Monitoring & Observability:
- Define and lead the enterprise observability strategy, ensuring complete visibility into application and infrastructure health.
- Oversee the architecture, engineering, and integration of events, logging, metrics, tracing, dashboards, alerting, and SLOs.
- Champion the adoption of modern observability tools (e.g., Grafana, Prometheus, Open Telemetry, Splunk, Datadog, etc.).
- Partner with application and infrastructure teams to implement observability best practices and optimize incident detection and root cause analysis.
SRE / DevOps Leadership:
- Lead global SRE and DevOps teams to implement scalable, resilient, and secure systems.
- Drive automation of operational tasks, reduce toil, and embed reliability into every stage of the software delivery lifecycle.
- Establish and maintain performance SLAs, SLIs, and SLOs aligned with business goals.
- Implement CI/CD pipelines and infrastructure-as-code practices to accelerate release cycles and improve developer productivity.

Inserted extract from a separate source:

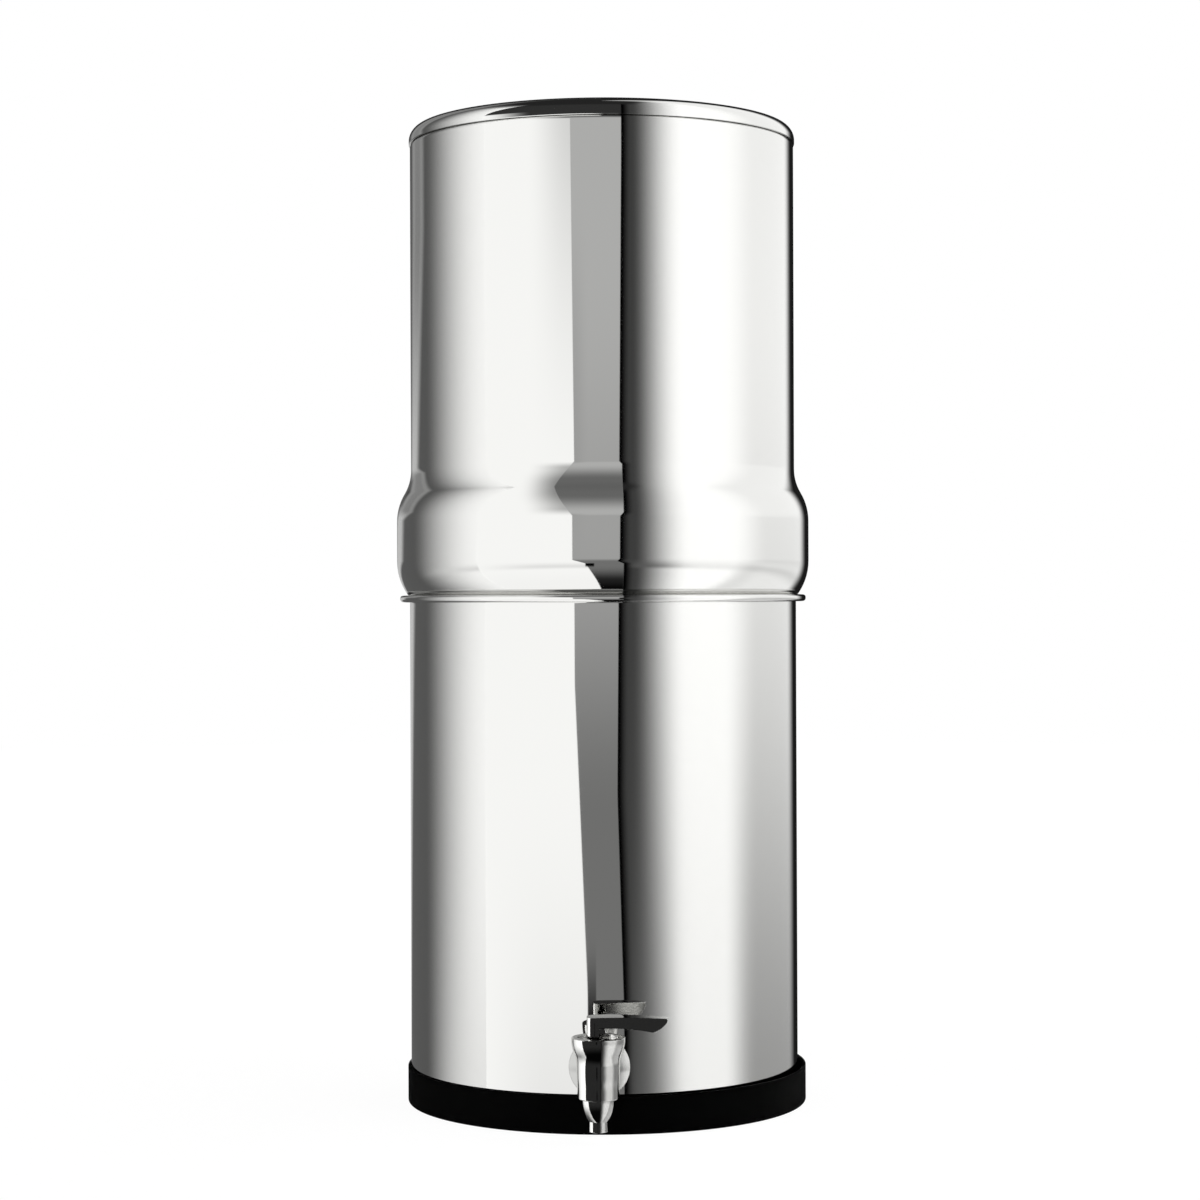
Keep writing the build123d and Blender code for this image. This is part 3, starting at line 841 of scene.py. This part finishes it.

Tools, Automation and Software Engineering:
- Evaluate, select, and implement industry-leading tools for monitoring, incident management, and performance optimization to enhance system reliability and operational efficiency.
- Design and drive a comprehensive automation strategy to streamline deployment, configuration management, and incident response processes, reducing manual intervention and improving consistency.
- Champion the adoption of Infrastructure as Code practices to automate infrastructure provisioning and management, enabling scalable and repeatable deployments across global environments.
- Lead initiatives to enhance monitoring and alerting frameworks, ensuring proactive detection of issues and minimizing downtime through automated remediation processes.
- Build and implement software-based solutions to address infrastructure challenges, leveraging data analytics and an API-driven approach to enhance automation and improve operational efficiency.
Strategic Planning & Execution:
- Define and execute multi-year roadmaps for observability, DevOps, and reliability engineering initiatives.
- Collaborate with technology and business leaders to align platform engineering priorities with business strategy.
- Regularly present operational insights, reliability metrics, and transformation progress to executive stakeholders.
Transformation & Efficiency:
- Lead modernization of legacy systems and platforms, including cloud migration and tooling consolidation working with the functional leads.
- Introduce data-driven decision-making and performance benchmarking through advanced metrics and scorecards.
- Drive cost optimization and performance tuning initiatives across platforms and environments.
Team Leadership & Development:
- Build and scale high-performing, globally distributed engineering teams.
- Promote a culture of innovation, collaboration, continuous improvement, and engineering excellence.
- Mentor and develop technical leaders, fostering growth and career progression across the organization.
What qualifications or skills should you possess in this role
- 15+ years of experience in Technology, with 5+ years in a leadership role overseeing SRE, DevOps, or Observability functions.
- Proven expertise in monitoring and observability tools and frameworks, along with hands-on knowledge of cloud platforms (AWS, GCP, Azure).
- Experience implementing and scaling SRE practices, including automation, incident response, and performance optimization.
- Strong understanding of modern software delivery practices, CI/CD pipelines, and agile methodologies.
- Exceptional leadership, communication, and stakeholder management skills.
- Certifications in cloud or SRE practices are a plus.